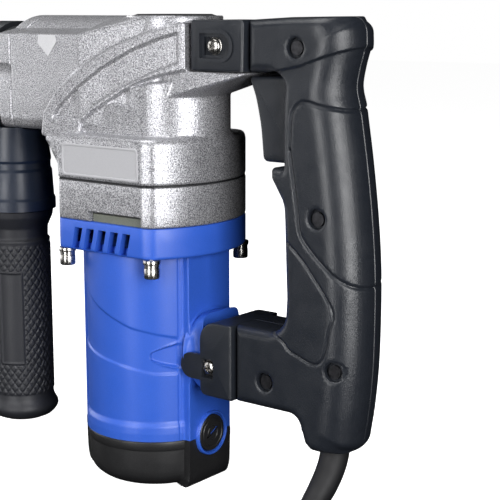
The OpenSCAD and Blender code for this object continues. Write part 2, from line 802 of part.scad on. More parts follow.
// Two side screws in the upper bracket, two in the lower one
module bracket_screws() {
  color([0.70, 0.70, 0.70]) for (s = [-1, 1], p = [[68.5, 279.6, 20.5], [lug_screw_x, 83.5, 20]])
    translate([p[0], s * p[2], p[1]]) rotate([s * 90, 0, 0]) {
      translate([0, 0, -2.4]) cylinder(r = 4.4, h = 2.4, $fn = small);
      cylinder(r = 2.5, h = 14, $fn = small);
    }
}

// ---------- cord ----------
// Swept tube with k_n sides along points p, with radius r[i] at each point
function unit(v) = v / norm(v);
function heading(p, i) = unit(p[min(i + 1, len(p) - 1)] - p[max(i - 1, 0)]);
function across(t) = unit(cross(t, abs(t[2]) > 0.9 ? [1, 0, 0] : [0, 0, 1]));
function frames(p, i = 0, a = undef) = i >= len(p) ? [] : let (t = heading(p, i),
  u = a == undef ? across(t) : unit(a - (a * t) * t)) concat([u], frames(p, i + 1, u));

module sweep(p, r, k_n = pipe_n) {
  n = len(p);
  f = frames(p);
  pts = [for (i = [0:n - 1]) let (t = heading(p, i), u = f[i], v = cross(t, u))
    for (k = [0:k_n - 1]) p[i] + r[i] * (cos(k * 360 / k_n) * u + sin(k * 360 / k_n) * v)];
  sides = [for (i = [0:n - 2], k = [0:k_n - 1]) let (m = (k + 1) % k_n)
    [i * k_n + k, (i + 1) * k_n + k, (i + 1) * k_n + m, i * k_n + m]];
  ends = [[for (k = [0:k_n - 1]) k], [for (k = [k_n - 1:-1:0]) (n - 1) * k_n + k]];
  polyhedron(points = pts, faces = concat(sides, ends), convexity = 6);
}

// The cord leaves the handle's lower end, bends to the floor and runs to the coil
relief_path = [[144.5, 0, 58], [143.5, 0, 50], [143, 0, 44], [142.8, -2, 36], [142.4, -6, 28.5],
  [141.8, -12, 21]];
floor_z = 4.6;
lead_c = [191, -30];
lead_r = 50;
cord_path = concat([[141.8, -12, 21], [141.4, -20, 14.5], [141, -30, 8.7]],
  [for (i = [1:6]) let (a = 180 + 15 * i)
    [lead_c[0] + lead_r * cos(a), lead_c[1] + lead_r * sin(a), i == 1 ? 5.4 : floor_z]],
  [for (x = [215, 240, 266]) [x, lead_c[1] - lead_r, floor_z]]);
// Coil of two layers of four rings; the cord's last stretch climbs onto it, and the plug lies there
coil_c = [266, -17];
coil_in = 36;
coil_out = 63;
tail_r = [63, 63, 62.8, 61.5, 59, 56, 53.5, 52, 52];
tail_z = [13.6, 14.5, 17, 20, 22, 22.7, 22.7, 22.7, 22.7];
tail_path = [for (i = [0:8]) let (a = 151 + 12 * i)
  [coil_c[0] + tail_r[i] * cos(a), coil_c[1] + tail_r[i] * sin(a), tail_z[i]]];
plug_turn = -22;

module strain_relief() {
  color([0.10, 0.10, 0.11]) sweep(relief_path, [7.4, 8.6, 8.8, 8.3, 7.7, 7]);
}

module cord_tube() {
  r = cord_d / 2;
  color([0.08, 0.08, 0.09]) {
    sweep(cord_path, [for (p = cord_path) r]);
    sweep(tail_path, [for (p = tail_path) r]);
  }
}

module cord_coil() {
  r = cord_d / 2;
  color([0.08, 0.08, 0.09]) translate([coil_c[0], coil_c[1], 0]) difference() {
    rotate_extrude($fn = 96) polygon(concat(arc(coil_out, r, r, -90, 0, 4),
      arc(coil_out, 3 * r, r, 0, 90, 4), arc(coil_in, 3 * r, r, 90, 180, 4),
      arc(coil_in, r, r, 180, 270, 4)));
    translate([-38, -coil_out - r - 1.5, -2]) cube([38.2, 2 * r + 3, 11.6]);
    translate([0, 0, 2 * r]) linear_extrude(11)
      polygon(concat(arc(0, 0, coil_out - r - 4, 149, 206, 8), arc(0, 0, coil_out + 17, 206, 149, 8)));
  }
}

module cord_tie() {
  depth = coil_out - coil_in + cord_d;
  color([0.05, 0.05, 0.05]) translate([coil_c[0] + (coil_in + coil_out) / 2, coil_c[1], 9.8])
    difference() {
      cube([depth + 4, 8, 19.6], center = true);
      translate([0, 0, -1]) cube([depth + 1, 12, 19.6], center = true);
    }
}

// The plug lies on the coil, in line with the cord's last stretch
module plug() {
  color([0.09, 0.09, 0.10]) translate([coil_c[0], coil_c[1], 18.1]) rotate(plug_turn)
    translate([0, -tail_r[8], 0]) difference() {
      union() {
        hull() {
          translate([0, -6, 0]) cube([5, 12, 11]);
          translate([23, -9, 0]) cube([8, 18, 17]);
        }
        for (s = [-1, 1]) translate([30, s * 6.35 - 0.75, 5.5]) cube([20, 1.5, 6.3]);
      }
      translate([-3, 0, 4.6]) rotate([0, 90, 0]) cylinder(r = 4.6, h = 6, $fn = small);
    }
}

end_cap();
motor_housing();
brush_caps();
brush_holders();
carbon_brushes();
brush_springs();
stator_core();
field_windings();
lower_bearing();
armature_bearing();
fan_baffle();
armature_shaft();
armature_core();
armature_windings();
commutator();
cooling_fan();
gearbox_base();
gearbox_gasket();
gearbox_housing();
collar_screws();
screw_washers();
grease_cap();
grease_cap_seal();
crank_gear();
crankshaft();
crank_bearing_lower();
crank_bearing_upper();
connecting_rod();
piston();
wrist_pin();
piston_ring();
cylinder_tube();
striker();
striker_ring();
impact_bolt();
front_housing();
front_screws();
rubber_ring();
tool_holder();
locking_sleeve();
sleeve_spring();
dust_cap();
clamp_band();
handle_base();
handle_stud();
side_grip();
upper_bracket();
lower_bracket();
bracket_screws();
handle_left();
handle_right();
handle_screws();
switch_body();
trigger();
trigger_pin();
strain_relief();
cord_tube();
cord_coil();
cord_tie();
plug();
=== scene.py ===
"""Looks of an electric demolition hammer: cord, cast housings, moulded handles and their materials.

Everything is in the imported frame: +Z up the motor axis, +X to the D-handle, the near side is -Y.
Shapes are worked out in millimetres and turned into metres where a mesh is made.
"""
import json
import math

import bmesh
import bpy
import numpy as np
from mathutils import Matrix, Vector
from mathutils.geometry import delaunay_2d_cdt


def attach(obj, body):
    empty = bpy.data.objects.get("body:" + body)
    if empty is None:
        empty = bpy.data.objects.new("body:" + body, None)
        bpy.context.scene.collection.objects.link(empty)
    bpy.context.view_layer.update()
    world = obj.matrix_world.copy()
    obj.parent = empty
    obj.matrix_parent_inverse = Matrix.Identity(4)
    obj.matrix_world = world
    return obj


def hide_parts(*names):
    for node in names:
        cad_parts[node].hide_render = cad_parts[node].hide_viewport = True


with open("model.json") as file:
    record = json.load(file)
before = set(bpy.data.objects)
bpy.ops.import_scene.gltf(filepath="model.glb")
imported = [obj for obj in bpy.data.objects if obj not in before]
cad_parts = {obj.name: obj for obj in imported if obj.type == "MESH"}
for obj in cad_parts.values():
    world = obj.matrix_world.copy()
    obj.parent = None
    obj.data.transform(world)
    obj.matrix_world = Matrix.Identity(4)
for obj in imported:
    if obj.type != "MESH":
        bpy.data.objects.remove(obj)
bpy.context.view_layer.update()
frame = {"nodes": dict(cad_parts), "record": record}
MM = 0.001
# The crank's upright axis, the chisel's axis and the brushes' axis, in millimetres
CRANK_X = 19
BARREL_Z = 256
BRUSH_Z = 33


def linked(name, data):
    piece = bpy.data.objects.new(name, data)
    bpy.context.scene.collection.objects.link(piece)
    return piece


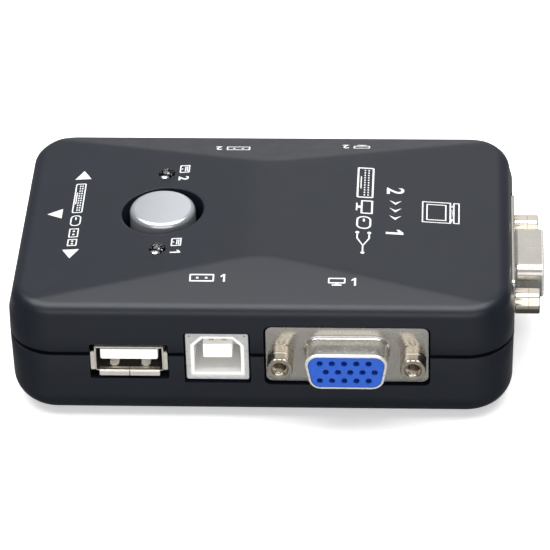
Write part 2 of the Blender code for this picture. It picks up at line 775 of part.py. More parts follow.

What this task involves = Repeat exactly the lines from the one containing "cad_parts[node].hide_render = cad_parts[node].hide_viewport" to the one containing "return piece", both lines included, and nothing else.

Task output =
        cad_parts[node].hide_render = cad_parts[node].hide_viewport = True


with open("model.json") as file:
    record = json.load(file)
before = set(bpy.data.objects)
bpy.ops.import_scene.gltf(filepath="model.glb")
imported = [obj for obj in bpy.data.objects if obj not in before]
cad_parts = {obj.name: obj for obj in imported if obj.type == "MESH"}
for obj in cad_parts.values():
    world = obj.matrix_world.copy()
    obj.parent = None
    obj.data.transform(world)
    obj.matrix_world = Matrix.Identity(4)
for obj in imported:
    if obj.type != "MESH":
        bpy.data.objects.remove(obj)
bpy.context.view_layer.update()
frame = {"nodes": dict(cad_parts), "record": record}
MM = 0.001
# The crank's upright axis, the chisel's axis and the brushes' axis, in millimetres
CRANK_X = 19
BARREL_Z = 256
BRUSH_Z = 33


def linked(name, data):
    piece = bpy.data.objects.new(name, data)
    bpy.context.scene.collection.objects.link(piece)
    return piece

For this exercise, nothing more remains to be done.